“El primer día Sara se sentó en el medio del terreno y miró el recorrido del sol en cada cosa. Una silla, el monte, un balde. Miró moverse la sombra de lo que estaba quieto. Miró el arco lento que dibujaron las horas”. El párrafo es de “La casa”, el quinto entre los trece cuentos que hay en este libro, y abre este comentario porque referencia a un título que, además, signa la poética, la cadencia y uno de los temas recurrentes, vitales del volumen: el paso del tiempo, su acumulación, sus claroscuros, sus reiteraciones, etapas. Y luego, sus reformulaciones, deformaciones, anomalías. En este la protagonista, una mujer que “había tenido un hijo y ya era hombre”, que “había tenido un amor y se había ido”, se reconstituye a la par que con sus manos amasa ladrillos de adobe y construye desde cero: “Con hilo y cuatro estacas improvisadas con alambre, marcó en la tierra la forma de la casa”.
Los sitios en los que se vive y sus señales, las marcas y los gestos profundos que imprimen los cercanos, casi siempre la familia, y ese entrevere desplegado en el tiempo: por ahí son esos los principales temas de estos cuentos preciosos de Kamiya. “Separados”, el primero, está narrado por una hija cuyos padres viven en casas distintas casi desde su nacimiento: “No tengo recuerdos de los tres juntos”, se lee, de arranque, y también que le era imposible imaginarlos juntos: “Eran muy diferentes. Pero sus diferencias no parecían correr en sentido contrario. Vivían cada uno en su casa y yo en ambas. Estaban separados pero parecían ponerse siempre de acuerdo en todo”. Él peronista, orgulloso de cantar la marcha mejor que Hugo del Carril; ella católica, y lo que su padre definía como “gorila”. “Una vez alguien me dijo, en el secundario, ‘¿Tus papás no se hablan?’, ‘No precisan’, respondí yo sin pensar.” El cuento, que avanza en el tiempo en el devenir de los padres, dialoga por ejemplo con “Veré árboles”, el que cierra el volumen: desde niña y hasta más allá de madre la narradora va desplegando, toda su vida en presente y hacia el final en proyección al futuro, sus distintas etapas en relación a una quinta. En “Elefantes”, el antepenúltimo, también se perciben con nitidez estas materias primas: la hija aquí visita al padre, viudo, y repara en una mancha descascarada en la fachada en la que crece una especie de helecho, revoque saltado que compone un cuadro de situación con unas tazas mal lavadas, con el cuerpo del hombre encogiéndose, con un diálogo trajinado en los últimos tiempos que da un giro picante, con un elefante de piedra que le gustaba a la madre (“me di cuenta de que los recuerdos son el alma de las cosas”) y él atesora, y un documental que le comenta.
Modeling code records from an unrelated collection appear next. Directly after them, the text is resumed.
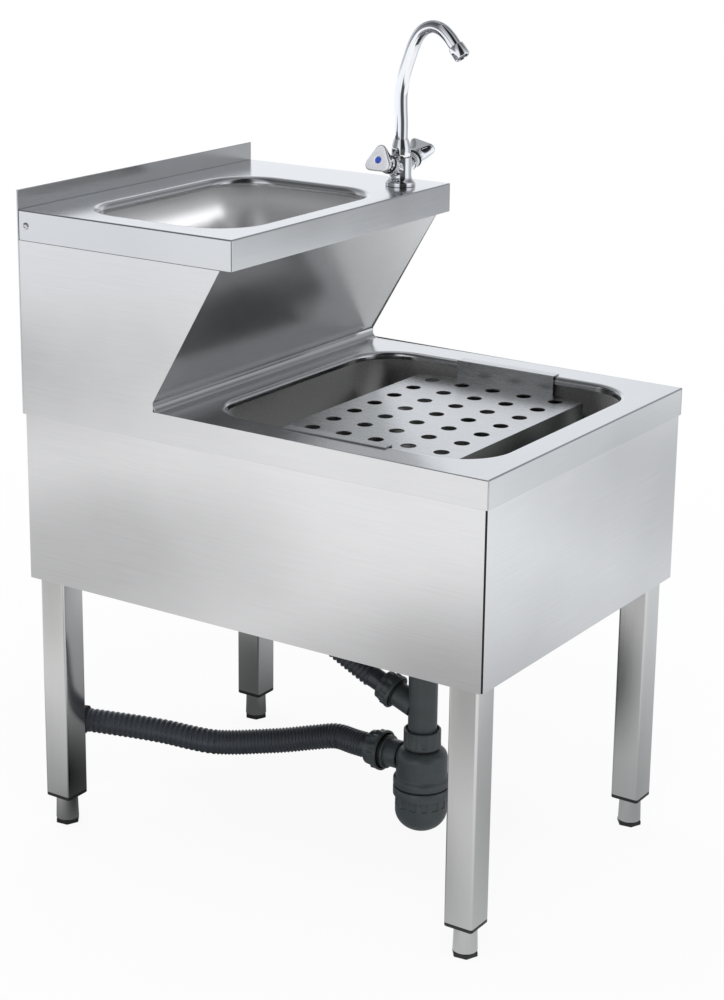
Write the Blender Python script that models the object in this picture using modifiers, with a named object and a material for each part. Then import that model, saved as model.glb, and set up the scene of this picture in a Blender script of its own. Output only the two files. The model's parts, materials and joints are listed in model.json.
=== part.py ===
"""Hand wash sink: a stainless steel unit on four legs, with a small hand basin and its mixer tap above and
behind a larger bucket basin, which has a lift-out grate. Both basins drain into one bottle trap.

Metres, +Z up. The floor is z = 0, the front faces -Y, and x = 0, y = 0 is the middle of the unit.
"""

import math

import bmesh
import bpy
from mathutils import Matrix, Vector

# The whole unit
WIDTH = 0.500
DEPTH = 0.700
SHELF_HEIGHT = 0.850
WORKTOP_HEIGHT = 0.617
APRON_BOTTOM = 0.356
GAP = 0.0003
CUT_OVERRUN = 0.004
MERGE = 0.000001

# Sheet metal
SHEET = 0.0015
BOWL_WALL = 0.0012
BACK_SHEET = 0.0024
BEND = 0.002
BEND_STEPS = 3

# Lower worktop, its upstand at the back, and the bucket basin under it
LIP = 0.036
COVE_RADIUS = 0.010
COVE_RISE = 0.013
BUCKET_SIDE_LAND = 0.050
BUCKET_CORNER = 0.065
BUCKET_DEPTH = 0.250
BUCKET_FRONT_LAND = 0.040
BUCKET_BACK_LAND = 0.043
BUCKET_RIM = 0.006
BUCKET_RIM_DROP = 0.010
BUCKET_DRAFT = 0.008
BUCKET_FLOOR_RADIUS = 0.045
BUCKET_FALL = 0.004
BUCKET_WASTE_FORWARD = 0.006

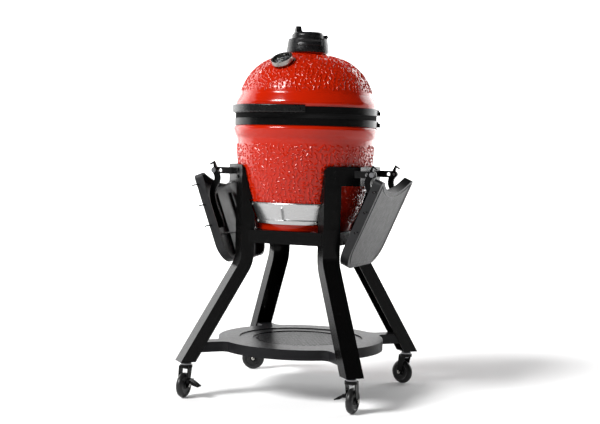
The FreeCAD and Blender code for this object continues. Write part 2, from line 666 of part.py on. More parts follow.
def caster_fork(braked):
    """Crown with a running bore on the stem, two arms, and the axle riveted through them."""
    crown = Part.makeCylinder(18, CROWN[1] - CROWN[0], vec(0, 0, CROWN[0]))
    crown = crown.fuse(box(-6, 16, -ARM_OUT, ARM_OUT, CROWN[0], CROWN[1] - 2))
    arms = []
    for y0, y1 in ((-ARM_OUT, -ARM_IN), (ARM_IN, ARM_OUT)):
        outline = [(-9, CROWN[1] - 2), (16, CROWN[1] - 2), (TRAIL + 9, AXLE_Z + 2), (TRAIL - 8.5, AXLE_Z)]
        runs = [[outline[i], outline[(i + 1) % 4]] for i in range(4)]
        eye = rod(9, vec(TRAIL, y0, AXLE_Z), vec(TRAIL, y1, AXLE_Z))
        arms.append(side_slab(runs, y0, y1).fuse(eye))
    fork = crown.multiFuse(arms)
    fork = fork.cut(Part.makeCylinder(STEM_R + RUNNING, 30, vec(0, 0, 75)))
    axle = rod(AXLE_R, vec(TRAIL, -17, AXLE_Z), vec(TRAIL, 17, AXLE_Z))
    heads = [rod(6, vec(TRAIL, y, AXLE_Z), vec(TRAIL, y + 2.2, AXLE_Z)) for y in (-17.2, ARM_OUT)]
    axle = axle.multiFuse(heads)
    fork = fork.cut(rod(AXLE_R, vec(TRAIL, -20, AXLE_Z), vec(TRAIL, 20, AXLE_Z)))
    pieces = [fork, axle]
    if braked:
        ears = [box(-1.5, 27, ARM_IN, ARM_OUT, 46, 54)]
        for x0 in (-1.5, 24):
            ears.append(box(x0, x0 + 3, ARM_IN, ARM_OUT + 9, 44, 54))
        pin = rod(2.5, vec(-3, BRAKE_Y, BRAKE_Z), vec(28.5, BRAKE_Y, BRAKE_Z))
        pieces[0] = fork.multiFuse(ears).cut(pin)
        pieces.append(pin)
    return pieces


def brake_lever():
    """Foot lever on the inboard side of a front caster; hinged on the fork's side."""
    outline = [(17.5, 52), (22, 54), (34, 47), (50, 37), (49, 34), (33, 38), (22, 44), (17.5, 46)]
    wire = Part.makePolygon([vec(1.8, y, z) for y, z in outline + outline[:1]])
    lever = Part.Face(wire).extrude(vec(21.9, 0, 0))
    lever = lever.fuse(rod(4.5, vec(1.8, BRAKE_Y, BRAKE_Z), vec(23.7, BRAKE_Y, BRAKE_Z)))
    return lever.cut(rod(2.5 + RUNNING, vec(0, BRAKE_Y, BRAKE_Z), vec(26, BRAKE_Y, BRAKE_Z)))


def caster_wheel():
    """Rubber-tyred wheel with dished sides and a hub that runs on the axle."""
    half = WHEEL_HALF_W
    wheel = Part.makeCylinder(WHEEL_R, 2 * half, vec(TRAIL, -half, AXLE_Z), Y)
    wheel = wheel.makeFillet(7.0, [e for e in wheel.Edges if e.Length > 100 and e.Closed])
    for y0, y1 in ((-half, -half + 4), (half - 4, half)):
        dish = rod(25, vec(TRAIL, y0, AXLE_Z), vec(TRAIL, y1, AXLE_Z))
        wheel = wheel.cut(dish.cut(rod(10, vec(TRAIL, y0, AXLE_Z), vec(TRAIL, y1, AXLE_Z))))
    return wheel.cut(rod(AXLE_R + RUNNING, vec(TRAIL, -half, AXLE_Z), vec(TRAIL, half, AXLE_Z)))


# ---- build ----------------------------------------------------------------------------------
def build_body():
    base = ceramic_base()
    frame = cone_shell(2.5, 4.0, VENT_Z[0], VENT_Z[1], -VENT_HALF_ANGLE, VENT_HALF_ANGLE)
    window = cone_shell(0, 9, 507, 543, -33, -3)
    frame = frame.cut(window)
    guides = []
    for z0, z1, lip_0, lip_1 in ((496, 503, 500, 505), (545, 552, 543, 548)):
        guides.append(cone_shell(3.9, 8.0, z0, z1, -VENT_HALF_ANGLE, VENT_HALF_ANGLE))
        guides.append(cone_shell(6.6, 8.0, lip_0, lip_1, -VENT_HALF_ANGLE, VENT_HALF_ANGLE))
    frame = frame.multiFuse(guides)
    rivets = []
    for angle in (-35.5, 35.5):
        for z, r in ((499.5, 149.5), (548.5, 169.5)):
            shank = rod(2.2, vec(0, -(r - 16), z), vec(0, -(r + 5), z))
            head = button(4.0, 2.4, vec(0, -(r + 4.5), z), -Y)
            rivets.append(spun(shank.fuse(head), angle))
    for rivet in rivets:
        base = base.cut(rivet)
        frame = frame.cut(rivet)
    door = cone_shell(4.4, 6.0, 503.4, 544.6, -36.2, 1.0)
    pull = cone_shell(5.9, 14.0, 508, 540, -0.6, 0.2)
    save("base_shell", base)
    save("draft_frame", frame)
    save("draft_rivets", *rivets)
    save("draft_door", door.fuse(pull))
    save("lower_band", band(RIM_Z - LOWER_BAND_H, LOWER_BAND_H, BAND_T))
    save("base_gasket", ring(204.5, 184, RIM_Z, RIM_Z + GASKET_H))
    save("fire_box", firebox())
    save("charcoal_grate", slotted_disc(123, 566, 572, 16, 7))
    save("fire_ring", turned([(143, 640), (156, 640)], [(158, 705), (144, 705)]))
    save("grate_rack", grate_stand())
    save("heat_deflector", Part.makeCylinder(125, 12, vec(0, 0, 710.6)))
    save("cooking_grate", rod_grate(777.4, 3.0, 3.2, 21.0))


def build_lid():
    lid_z = RIM_Z + 2 * GASKET_H + LID_GAP
    stem = thermo_placed(Part.makeCylinder(4.0, 60, vec(0, 0, -72)))
    hole = thermo_placed(Part.makeCylinder(4.0, 60, vec(0, 0, -74)))
    dome = ceramic_dome(hole)
    save("dome_shell", dome)
    save("upper_band", band(lid_z, UPPER_BAND_H, UPPER_BAND_T))
    save("dome_gasket", ring(204.5, 184, RIM_Z + GASKET_H + LID_GAP, lid_z))
    bar, bolts = handle()
    save("front_handle", bar)
    save("handle_bolts", *bolts)

    # The thermometer in its own frame: rim face at z = 0, stem downwards.
    shell = Part.makeCylinder(THERMO_RIM_R, 15, vec(0, 0, -15))
    shell = shell.makeFillet(3.0, [e for e in shell.Edges if e.Closed and e.CenterOfMass.z < -14])
    shell = shell.cut(Part.makeCylinder(THERMO_RIM_R - 3, 12, vec(0, 0, -12)))
    boss = Part.makeCylinder(9, 4, vec(0, 0, -19))
    shell = shell.fuse(boss).cut(Part.makeCylinder(4.0, 30, vec(0, 0, -25)))
    save("thermometer_case", thermo_placed(shell).cut(dome))
    save("thermometer_dial", thermo_placed(ring(THERMO_RIM_R - 3, 1.5 + RUNNING, -12, -10.4)))
    save("thermometer_lens", thermo_placed(Part.makeCylinder(THERMO_RIM_R - 3, 2, vec(0, 0, -4))))
    hub = Part.makeCylinder(3.2, 1.4, vec(0, 0, -8.8)).fuse(Part.makeCylinder(1.5, 4, vec(0, 0, -11.7)))
    hand = box(-6, 22, -1.1, 1.1, -8.6, -7.6).fuse(hub)
    save("thermometer_needle", thermo_placed(spun(hand, -115)))
    save("thermometer_stem", stem)

    chimney, cap, dial, pin = top_vent()
    save("chimney_ring", chimney, pin)
    save("vent_cap", cap)
    save("vent_dial", dial)
    save("hinge_upper_bracket", hinge_bracket(False))
    save("hinge_lower_bracket", hinge_bracket(True))
    save("hinge_pin", hinge_pin())
    save("hinge_springs", *hinge_springs())


def build_cart():
    clear = base_solid(3.0).fuse(cone_shell(-2, 11, 488, 561, -44, 44))
    legs = four_ways(leg(clear))
    for corner, shape in legs.items():
        save("leg_" + corner, shape)
    plate = side_plate(clear)
    plates = {"right": plate, "left": flipped(plate, X)}
    for side, shape in plates.items():
        save("side_plate_" + side, shape)
    front = rail([legs["front_left"], legs["front_right"]])
    save("lower_rails", *[spun(front, angle) for angle in (0, 90, 180, 270)])
    save("bottom_tray", tray())
    bolts = []
    for z in (625.0, 645.0):
        head = spun(button(5.0, 3.0, vec(LEG_R + SHEET, 8, z), X), -45)
        bolts += list(four_ways(head).values())
    save("plate_bolts", *bolts)
    return plate


def build_shelves(plate):
    panel = shelf_panel()
    struts = shelf_struts()
    pegs = shelf_pegs()
    arms = shelf_arms(plate)
    pins = shelf_pins()
    for side in SHELF_TILT:
        save("shelf_panel_" + side, hung(panel, side))
        save("shelf_struts_" + side, *[hung(strut, side) for strut in struts])
        save("shelf_pegs_" + side, *[hung(peg, side) for peg in pegs])
    save("shelf_arms_right", *arms)
    save("shelf_arms_left", *[flipped(s, X) for s in arms])
    save("shelf_pins", *(pins + [flipped(s, X) for s in pins]))


def build_casters():
    stems = []
    for corner in CASTER_AZIMUTH:
        stems.append(caster_place(caster_stem(), corner))
        braked = corner in BRAKED
        fork = caster_fork(braked)
        save("caster_fork_" + corner, *[caster_place(s, corner) for s in fork])
        save("caster_wheel_" + corner, caster_place(caster_wheel(), corner))
        if braked:
            save("brake_lever_" + corner, caster_place(brake_lever(), corner))
    save("caster_stems", *stems)


os.makedirs("parts", exist_ok=True)
build_body()
build_lid()
right_plate = build_cart()
build_shelves(right_plate)
build_casters()
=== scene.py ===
import json
import math

import bpy
import numpy as np
from mathutils import Matrix, Vector


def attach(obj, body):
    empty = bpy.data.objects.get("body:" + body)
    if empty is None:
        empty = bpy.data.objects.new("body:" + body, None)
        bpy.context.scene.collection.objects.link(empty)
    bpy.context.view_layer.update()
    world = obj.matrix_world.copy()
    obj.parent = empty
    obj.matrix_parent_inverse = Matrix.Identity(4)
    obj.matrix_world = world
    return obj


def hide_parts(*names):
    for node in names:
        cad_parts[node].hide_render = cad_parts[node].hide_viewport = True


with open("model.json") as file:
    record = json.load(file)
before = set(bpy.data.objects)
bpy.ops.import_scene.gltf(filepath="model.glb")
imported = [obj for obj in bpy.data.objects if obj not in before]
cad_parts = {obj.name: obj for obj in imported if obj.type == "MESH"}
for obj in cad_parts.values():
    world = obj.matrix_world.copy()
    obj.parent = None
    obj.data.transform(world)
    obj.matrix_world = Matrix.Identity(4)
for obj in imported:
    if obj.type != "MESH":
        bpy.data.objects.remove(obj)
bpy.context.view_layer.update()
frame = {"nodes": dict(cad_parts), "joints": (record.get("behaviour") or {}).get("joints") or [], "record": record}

# Metres, except where a comment says millimetres. +Z is up and -Y is the front.
MM = 0.001
CORNERS = ("front_left", "front_right", "back_right", "back_left")
UP = Vector((0, 0, 1))


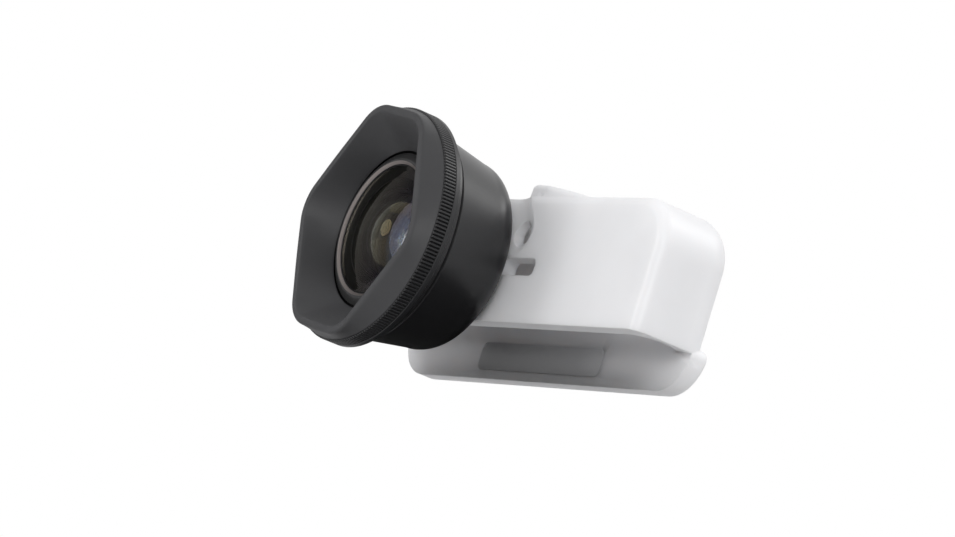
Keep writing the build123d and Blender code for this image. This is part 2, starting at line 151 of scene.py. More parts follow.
# %% Lamps
subject = Vector((0, -0.01, -0.01))


def soft_lamp(name, place, width, height, power):
    """An oval lamp that faces the object."""
    data = bpy.data.lights.new(name, "AREA")
    data.shape = "ELLIPSE"
    data.size = width
    data.size_y = height
    data.energy = power
    lamp = bpy.data.objects.new(name, data)
    lamp.location = place
    lamp.rotation_euler = (subject - Vector(place)).to_track_quat("-Z", "Y").to_euler()
    bpy.context.scene.collection.objects.link(lamp)


lamps = [
    ("back_sheet", (0.24, 0.43, 0.69), 0.45, 0.35, 1.55),
    ("front_sheet", (-0.40, -0.85, 0.15), 0.5, 0.5, 1.8),
    ("side_sheet", (0.70, -0.54, 0.20), 0.4, 0.4, 2.2),
]
for entry in lamps:
    soft_lamp(*entry)
print("lamps hang:", len(lamps))

# %% [markdown]
# The floor lies well below the object. The black card stands upright under the cap, where a phone would
# be, and gives the black metal its deep lower side. Two large grey cards stand in front and on the left
# where only mirror and glass rays meet them, so that the glasses show a dimmer room. The camera sees none
# of the cards.

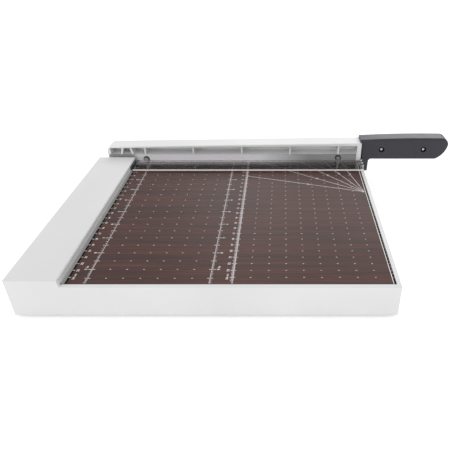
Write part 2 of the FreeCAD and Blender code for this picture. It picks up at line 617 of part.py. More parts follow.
def arm_beam():
    """White cast channel, open to the front above the blade, with a tongue inside the handle."""
    body = new_body("arm_beam")
    front_view = sketch_on(body, "arm_front_view", "XZ_Plane", ARM_FRONT)
    outline(front_view, [
        ("-@arm_left", "@heel_bottom"),
        ("-@pivot_left + @boss_outer", "@heel_bottom"),
        ("-@pivot_left + @boss_outer + 4", "@arm_bottom"),
        ("@blade_right + @blade_play", "@arm_bottom"),
        ("@blade_right + @blade_play", "@arm_end_bottom"),
        ("@arm_right", "@arm_end_bottom"),
        ("@arm_right", "@arm_top_right"),
        ("-@arm_left", "@arm_top_left"),
    ])
    pad(body, "arm_block", front_view, f"{ARM_REAR} - {ARM_FRONT}")
    boss = sketch_on(body, "arm_boss_view", "XZ_Plane", ARM_FRONT)
    circle(boss, (PIVOT, "@pivot_height"), "@boss_outer")
    pad(body, "arm_boss", boss, f"{ARM_REAR} - {ARM_FRONT}")
    dress(body, "PartDesign::Fillet", "arm_end_round",
          lambda edge: along_axis(edge, Vector(0, 1, 0)) and near(edge, "-@arm_left", "@arm_top_left"),
          {"Radius": "@arm_round"})
    dress(body, "PartDesign::Fillet", "arm_corner_rounds",
          lambda edge: along_axis(edge, Vector(0, 1, 0)) and near(edge, "-@arm_left", "@heel_bottom"),
          {"Radius": "@heel_round"})
    bay = sketch_on(body, "arm_bay_view", "XZ_Plane", ARM_FRONT)
    outline(bay, [
        ("-@bay_left", "@bay_bottom"),
        ("@arm_right - @arm_end_wall", "@bay_bottom"),
        ("@arm_right - @arm_end_wall", "@bay_top_right"),
        ("-@bay_left", "@bay_top_left"),
    ])
    pocket(body, "arm_bay", bay, f"{ARM_REAR} - {ARM_FRONT} - @web_thick")
    relief = sketch_on(body, "arm_rear_relief_view", "XZ_Plane", ARM_REAR)
    outline(relief, [
        (f"{PIVOT} + @boss_outer + 11", "@arm_bottom + @relief_edge"),
        ("@arm_right - @relief_edge - 3", "@arm_bottom + @relief_edge"),
        ("@arm_right - @relief_edge - 3", "@arm_top_right - @relief_edge"),
        (f"{PIVOT} + @boss_outer + 11", "@arm_top_left - @relief_edge + 0.5"),
    ])
    pocket(body, "arm_rear_relief", relief, "@relief_depth", sign=-1)
    dress(body, "PartDesign::Fillet", "arm_top_rounds", is_arm_top_edge, {"Radius": "@arm_edge_round"})
    add_arm_ribs(body)
    add_arm_seats(body)
    return body


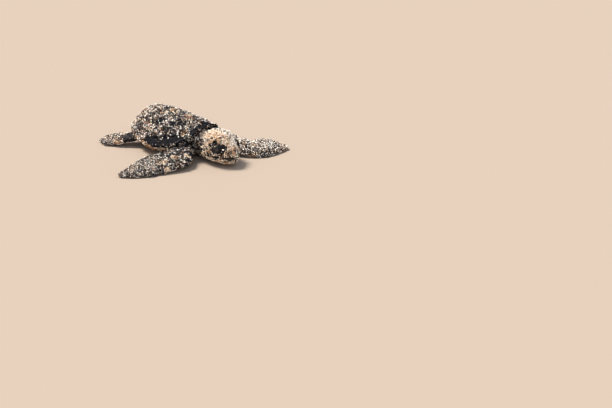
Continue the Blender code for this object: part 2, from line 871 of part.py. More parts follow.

Es notable en el libro el abanico de registros y emociones que Kamiya despliega con una escritura sensible, lúcida, sencilla y profunda a la vez. La opresión y el encierro en “Un círculo pequeño”, la hermana que quedó al cuidado de la madre enferma y va replegándose sobre sí, acompañada solo por una perra agresiva; la luminosidad en “Los gestos de la sal”, el enamoramiento de una pareja de trabajadores de una salina; la camaradería y la charla de dos vecinas sentadas en la vereda al atardecer en “La espera”; las formas posibles de la tragedia fulminante en “Un koan para el señor Nishida” y en “La historia del padre del señor Yamano”; el humor en “Antes de la helada”, los dos viejos que van despacito con su auto por la ruta, un peligro rumbo a un hotel alojamiento para ver un programa de televisión (un hilo que entrevera con otros dos pares de personajes, en los que talla la tristeza y la sordidez); los descubrimientos de una jovencita en un retiro custodiado por monjas en “La fruta y la oscuridad”, la mujer desnuda de “Desayuno en la hierba” que aparece al abrir un libro y la deslumbra, el propio cuerpo, el efecto de una represalia. Ya en la primera página de El sol mueve las sombras de las cosas quietas aparece, dentro de otro libro, una foto: la narradora es una beba y está junto a sus padres, que poco después se separarían. Escribe Kamiya: “El libro se llama La casa redonda y resalta en la biblioteca porque no tiene lomo, y se le ven las costuras y los cuadernillos como si fueran las vísceras”. En la última página la narradora de “Veré árboles”, proyecta: “Voy a soltar la mano del pasado”. Los arcos de la luz, las sombras de las cosas en la configuración y el latir de sus personajes, alguna hora, lo que se expande en el tiempo.